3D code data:

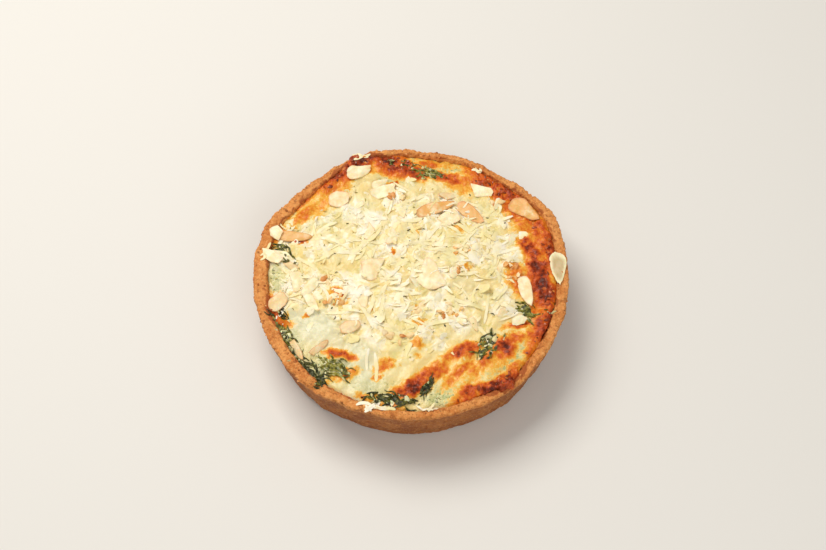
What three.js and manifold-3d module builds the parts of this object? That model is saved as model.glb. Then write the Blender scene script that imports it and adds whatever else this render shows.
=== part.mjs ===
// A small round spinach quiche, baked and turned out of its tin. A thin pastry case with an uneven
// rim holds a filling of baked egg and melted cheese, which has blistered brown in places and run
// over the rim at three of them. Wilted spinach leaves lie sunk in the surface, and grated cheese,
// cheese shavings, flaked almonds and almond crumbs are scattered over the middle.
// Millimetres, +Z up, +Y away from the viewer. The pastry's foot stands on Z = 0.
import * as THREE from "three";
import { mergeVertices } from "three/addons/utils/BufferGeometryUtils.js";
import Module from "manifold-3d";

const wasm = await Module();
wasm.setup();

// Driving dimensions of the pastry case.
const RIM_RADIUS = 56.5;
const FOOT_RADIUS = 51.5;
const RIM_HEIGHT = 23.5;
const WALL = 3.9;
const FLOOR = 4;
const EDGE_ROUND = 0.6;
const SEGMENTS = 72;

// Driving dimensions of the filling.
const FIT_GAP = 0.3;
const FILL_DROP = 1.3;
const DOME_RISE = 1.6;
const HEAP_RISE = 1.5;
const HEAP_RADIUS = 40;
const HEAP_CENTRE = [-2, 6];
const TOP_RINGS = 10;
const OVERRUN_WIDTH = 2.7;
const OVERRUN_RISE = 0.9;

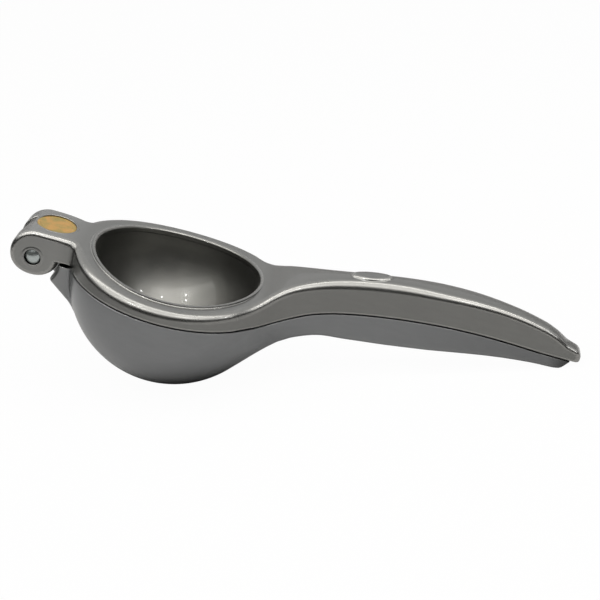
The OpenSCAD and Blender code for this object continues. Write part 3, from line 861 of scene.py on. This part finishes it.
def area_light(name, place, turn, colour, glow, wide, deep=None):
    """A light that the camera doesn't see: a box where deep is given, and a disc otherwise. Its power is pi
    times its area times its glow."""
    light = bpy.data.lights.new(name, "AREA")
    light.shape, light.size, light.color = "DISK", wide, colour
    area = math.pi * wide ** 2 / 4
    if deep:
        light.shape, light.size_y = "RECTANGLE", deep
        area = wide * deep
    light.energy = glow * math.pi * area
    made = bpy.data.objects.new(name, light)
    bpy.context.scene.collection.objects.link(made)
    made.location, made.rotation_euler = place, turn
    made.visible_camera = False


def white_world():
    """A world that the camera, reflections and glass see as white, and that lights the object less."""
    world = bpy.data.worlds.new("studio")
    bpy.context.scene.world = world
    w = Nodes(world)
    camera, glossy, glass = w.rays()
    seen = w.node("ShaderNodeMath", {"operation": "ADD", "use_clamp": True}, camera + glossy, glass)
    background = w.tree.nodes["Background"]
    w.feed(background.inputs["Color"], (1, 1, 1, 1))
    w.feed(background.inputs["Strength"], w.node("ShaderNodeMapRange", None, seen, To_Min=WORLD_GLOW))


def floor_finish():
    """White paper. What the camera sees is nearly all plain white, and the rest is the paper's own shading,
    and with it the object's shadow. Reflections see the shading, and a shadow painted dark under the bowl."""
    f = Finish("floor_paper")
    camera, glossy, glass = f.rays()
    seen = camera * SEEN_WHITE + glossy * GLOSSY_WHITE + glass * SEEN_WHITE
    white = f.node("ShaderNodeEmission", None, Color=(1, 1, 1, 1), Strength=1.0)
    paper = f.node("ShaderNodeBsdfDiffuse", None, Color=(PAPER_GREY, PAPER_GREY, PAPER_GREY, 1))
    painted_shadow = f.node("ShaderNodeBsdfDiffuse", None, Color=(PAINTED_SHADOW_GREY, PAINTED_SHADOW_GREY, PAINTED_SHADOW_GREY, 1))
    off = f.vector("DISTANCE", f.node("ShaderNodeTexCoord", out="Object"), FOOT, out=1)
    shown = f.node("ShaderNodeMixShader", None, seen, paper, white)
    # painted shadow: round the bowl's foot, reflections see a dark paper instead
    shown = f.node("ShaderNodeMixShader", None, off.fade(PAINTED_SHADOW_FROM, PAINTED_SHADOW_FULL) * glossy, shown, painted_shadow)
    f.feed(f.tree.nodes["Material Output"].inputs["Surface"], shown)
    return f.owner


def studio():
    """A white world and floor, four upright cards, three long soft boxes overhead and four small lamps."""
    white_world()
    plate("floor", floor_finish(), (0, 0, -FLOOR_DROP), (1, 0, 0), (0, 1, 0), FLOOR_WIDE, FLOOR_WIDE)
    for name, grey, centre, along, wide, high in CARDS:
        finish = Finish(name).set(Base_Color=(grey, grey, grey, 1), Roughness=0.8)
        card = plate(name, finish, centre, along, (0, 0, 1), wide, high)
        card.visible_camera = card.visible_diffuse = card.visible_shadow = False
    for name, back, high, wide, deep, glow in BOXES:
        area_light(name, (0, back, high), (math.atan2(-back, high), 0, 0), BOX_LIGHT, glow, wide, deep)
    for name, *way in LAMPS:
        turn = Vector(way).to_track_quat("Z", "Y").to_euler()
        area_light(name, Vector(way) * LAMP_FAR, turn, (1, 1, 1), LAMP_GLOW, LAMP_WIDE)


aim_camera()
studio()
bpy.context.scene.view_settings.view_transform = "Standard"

Set exercise ▸
Copy each line of the records containing the string "this".

Output of the exercise ▸
What three.js and manifold-3d module builds the parts of this object? That model is saved as model.glb. Then write the Blender scene script that imports it and adds whatever else this render shows.
The OpenSCAD and Blender code for this object continues. Write part 3, from line 861 of scene.py on. This part finishes it.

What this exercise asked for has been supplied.